Investors will be told of the scope of protection available through the Financial Services Compensation Scheme and Financial Ombudsman Service.

The firm must also take ‘reasonable steps’ to establish that the investor is either a high net-worth individual, a sophisticated investor or a restricted investor, and must ensure the vehicle is appropriate for the investor and they have sufficient knowledge and experience to understand the risks involved.

“To be clear, [these] provisions…and our overall supervisory approach cannot and are not intended to ensure that no investment losses would arise in an Ltaf,” Rathi said.

“Ltafs will be risk-taking vehicles…but our provisions are intended to ensure investors take these risks knowingly, and when they are able to do so.”

Rathi said most mass-market retail investors are likely to fall within the restricted investor category, which means a maximum of 10 per cent of their investible assets can be invested in restricted mass-market investments, including Ltafs.
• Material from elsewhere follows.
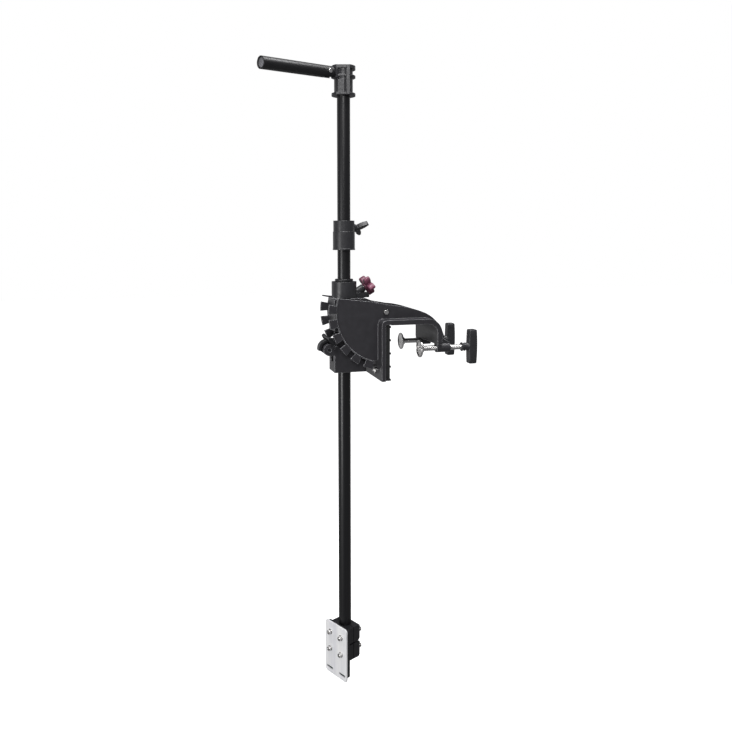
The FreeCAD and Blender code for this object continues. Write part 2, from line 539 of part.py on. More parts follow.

The Ltaf was launched in October last year to allow sophisticated investors and defined contribution pensions schemes access to illiquid or long-term assets, such as infrastructure, private equity and real estate. 

The funds have a notice period for redemptions of 90 days, and must have at least 50 per cent of their assets invested in unlisted securities or other long-term assets. 

In August, the FCA set out proposals to expand Ltaf access to certain retail investors, and firms had until October to submit their feedback. 

No Ltafs have launched yet, and in the letter Rathi said the FCA will develop its supervision plan as it gets a “better view” of the types of Ltaf that will be set up.